急いでケーキをカットして渡してくれ、そしてホテルへと返された。
翌日出発する予定だったが、ビールのせいか体がだるいのでもう一泊することにした。
宿代も値段も安いから悪いことはない。
町をブラブラ探索する。
メルカドの近くの食堂で軽く食事をし、お金を払おうとするとお釣りがないと言われる。
会計が2ソルで100ペソ札しか持ち合わせがなかったのでどうしようもなく、とりあえず店内でボーッとしていると、斜め向かいに座っていた黒人の男性が払ってくれた。
非常にありがたい。
お礼をいい握手して退店した。
昨日今日で色々世話になりすぎだな、
と少し反省しながら、コーヒーを飲んだり広場を歩いたりかき氷を食べたりしてのんびりとすごした。

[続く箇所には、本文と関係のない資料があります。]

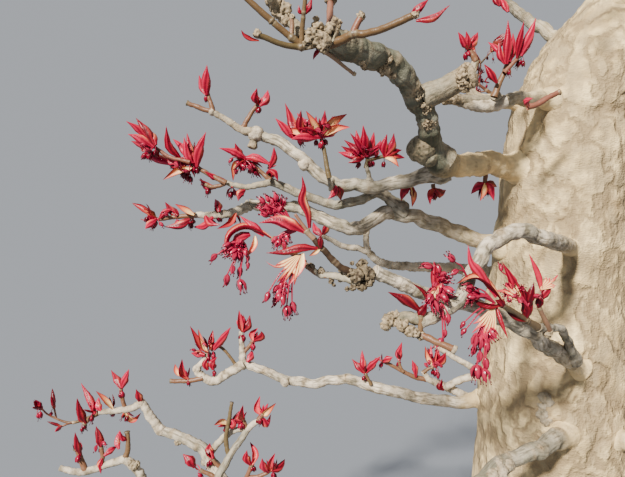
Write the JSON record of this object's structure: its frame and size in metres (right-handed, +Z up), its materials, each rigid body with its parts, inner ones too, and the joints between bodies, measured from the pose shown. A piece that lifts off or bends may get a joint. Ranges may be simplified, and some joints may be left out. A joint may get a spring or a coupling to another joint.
{
  "type": "japanese maple bonsai",
  "caption": "Potless maple bonsai in spring: pale flared trunk cut flat at the ground, gnarled boughs, and open sprays of red unfolding leaves and hanging blossom.",
  "frame": {"origin": "middle of the flat cut at ground level", "axes": "+Z up the trunk; the tree is looked at along +Y, and its long left side points along -X"},
  "size_m": [0.63, 0.4266, 0.7669],
  "materials": {
    "trunk_bark": "smooth pale tan bark with fine wrinkles, dry and matt",
    "bough_bark": "pale grey bark with corky tan ring scars, dry and matt",
    "red_leaf": "thin crimson leaves and blossom, soft satin, on slim red-brown twigs"
  },
  "bodies": {
    "root": {"trunk": "trunk_bark", "bough_back_left": "bough_bark", "bough_back_low": "bough_bark", "bough_back_right": "bough_bark", "bough_crown_back": "bough_bark", "bough_crown_left": "bough_bark", "bough_crown_right": "bough_bark", "bough_front_arch": "bough_bark", "bough_front_low": "bough_bark", "bough_front_lower": "bough_bark", "bough_front_side": "bough_bark", "bough_front_upper": "bough_bark", "bough_left_inner": "bough_bark", "bough_left_low": "bough_bark", "bough_left_mid": "bough_bark", "bough_left_upper": "bough_bark", "bough_low_inner": "bough_bark", "bough_low_left": "bough_bark", "bough_low_right": "bough_bark", "bough_mid_back": "bough_bark", "bough_mid_fore": "bough_bark", "bough_right_front": "bough_bark", "bough_right_low": "bough_bark", "bough_right_mid": "bough_bark", "bough_top_back": "bough_bark", "bough_top_front": "bough_bark", "bough_top_left": "bough_bark", "bough_top_right": "bough_bark", "bough_upper_inner": "bough_bark", "bough_upper_left": "bough_bark", "spray_apex": "red_leaf", "spray_back_left": "red_leaf", "spray_back_low": "red_leaf", "spray_back_right": "red_leaf", "spray_crown_back": "red_leaf", "spray_crown_left": "red_leaf", "spray_crown_right": "red_leaf", "spray_front_arch": "red_leaf", "spray_front_low": "red_leaf", "spray_front_lower": "red_leaf", "spray_front_side": "red_leaf", "spray_front_upper": "red_leaf", "spray_left_inner": "red_leaf", "spray_left_low": "red_leaf", "spray_left_mid": "red_leaf", "spray_left_upper": "red_leaf", "spray_low_inner": "red_leaf", "spray_low_left": "red_leaf", "spray_low_right": "red_leaf", "spray_mid_back": "red_leaf", "spray_mid_fore": "red_leaf", "spray_right_front": "red_leaf", "spray_right_low": "red_leaf", "spray_right_mid": "red_leaf", "spray_top_back": "red_leaf", "spray_top_front": "red_leaf", "spray_top_left": "red_leaf", "spray_top_right": "red_leaf", "spray_upper_inner": "red_leaf", "spray_upper_left": "red_leaf"}
  },
  "joints": []
}
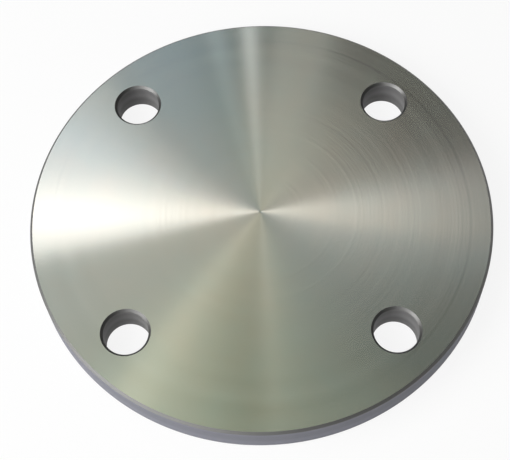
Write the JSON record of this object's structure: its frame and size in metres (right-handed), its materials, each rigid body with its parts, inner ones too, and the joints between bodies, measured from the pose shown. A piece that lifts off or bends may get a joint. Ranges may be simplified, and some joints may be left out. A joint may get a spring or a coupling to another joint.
{
  "type": "blind flange",
  "caption": "Flat-faced blind flange: a solid turned steel disc with plain bolt holes round its edge, bolted on to close the end of a pipe.",
  "frame": {"origin": "centre of the back face, on the disc's axis, at the surface that the flange lies on", "axes": "+Z along the disc's axis, out of the turned face; the bolt holes straddle X and Y, at 45 degrees to both"},
  "size_m": [0.19, 0.19, 0.014],
  "materials": {
    "steel": "bright turned steel, faced in fine concentric rings, with a satin edge and drilled holes"
  },
  "bodies": {
    "root": {"flange": "steel"}
  },
  "joints": []
}
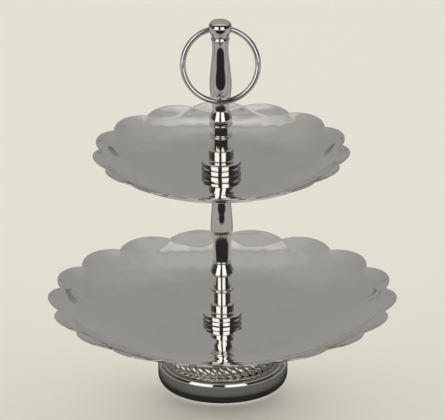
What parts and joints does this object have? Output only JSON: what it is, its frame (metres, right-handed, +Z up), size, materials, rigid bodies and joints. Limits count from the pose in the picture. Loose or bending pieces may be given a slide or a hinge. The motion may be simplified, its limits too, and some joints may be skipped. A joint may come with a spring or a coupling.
{
  "type": "tiered cake stand",
  "caption": "Free-standing two-tier cake stand: scalloped dishes on a turned column over a round foot, with a swinging carrying ring on top.",
  "frame": {"origin": "centre of the foot on the table", "axes": "+Z up along the column; the carrying ring hangs towards -Y and swings about an axis along X"},
  "size_m": [0.2798, 0.2776, 0.3155],
  "materials": {
    "silver_plate": "polished silver plate on sheet brass, mirror bright with fine polishing haze",
    "silver_turned": "polished silver plate on turned brass, dark tarnish in the grooves",
    "silver_foot": "polished silver plate on spun brass, light scuffs",
    "silver_roped": "polished silver plate on a cast roped border, dark between the lobes",
    "silver_wire": "polished silver plate on round brass wire",
    "steel_hardware": "zinc plated steel",
    "felt_pad": "dark green pressed felt",
    "gasket": "thin black fibre washer"
  },
  "bodies": {
    "stand": {"foot_rim": "silver_foot", "foot_shell": "silver_foot", "foot_neck": "silver_foot", "gadroon_border": "silver_roped", "base_washer": "steel_hardware", "base_nut": "steel_hardware", "tie_rod": "steel_hardware", "lower_plate_pad": "felt_pad", "lower_plate": "silver_plate", "lower_gasket": "gasket", "lower_collar": "silver_turned", "lower_plinth": "silver_turned", "lower_ring": "silver_turned", "lower_knop": "silver_turned", "lower_baluster": "silver_turned", "capital": "silver_turned", "upper_plate_pad": "felt_pad", "upper_plate": "silver_plate", "upper_gasket": "gasket", "upper_collar": "silver_turned", "upper_plinth": "silver_turned", "upper_ring": "silver_turned", "upper_knop": "silver_turned", "handle_baluster": "silver_turned", "finial": "silver_turned"},
    "ring": {"lifting_ring": "silver_wire"}
  },
  "joints": [
    {"name": "ring_swing", "type": "hinge", "parent": "stand", "child": "ring", "pos_m": [0, 0, 0.3084], "axis": [-1, 0, 0], "range_deg": [0, 337.9]}
  ]
}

↑中央広場にこんなデザインの植木があった。サボテンの植木のまわりに本物のサボテンが囲っている
↑馬の植木も見事
↑ペルーで最初に使った銀行とATMはこのbanco de la nacion(バンコ・デ・ラ・ナスィオン)とmultired(ムルティレッド)だった。
スジョ村にあったこの銀行でのドルソル両替はすんなり終わって利率もよく、ムルティレッドのATMは手数料が無料。
ちなみにATMはこちらでは
cajero (automatico)
カヘーロ(・アウトマティコ)
と呼ばれている
↑これは現在選挙に出馬しているケイコフジモリのこと。
ケイコフジモリは前大統領の日系人アルベルトフジモリの娘で、今のところ一番人気らしい。
この写真のものはプロパガンダというよりここの人達が応援しているのだろう。
他の村でもこのような政治家の名前入りの壁と頭文字をよく見る。
↑日本語が書かれていたので撮ってみた。こちらの人からはおそらく中国語と見分けがつかないと思う
一度ホテルへ帰り、休んだり屋上でこっそりオカリナの練習をして充実した時間をすごす。
夕方、なにか食べにホテルを出ようとすると、ここのホテルに住んでいるというロビーにいた医者の男性に気に入られたようで、なんと今日のホテル代を払ってくれた!
家に泊まらせてくれたりしたことは今までに少しあったが、ホテルの代金を払ってくれたのはこれが初めてだったのでびっくりした。
よくわからないが、このホテルの血縁関係者というようなことを言っていたかと思う。
その後はその人と一緒に行動することになった。
食事をごちそうしてくれ、町を歩きながら話す。
が、言葉がわからずほとんどコミュニケーションがとれない。
それでもちょっとしたジョークを交えつつ観光につきあってくれ、最後は友人の警察官の家でビールを例のごとく回し飲み。
酔った医者のフランは、自前の睨み顔をよそに音楽に合わせて陽気に踊る。
こちらも十分酔ったところでホテルへとつきそって帰してくれた。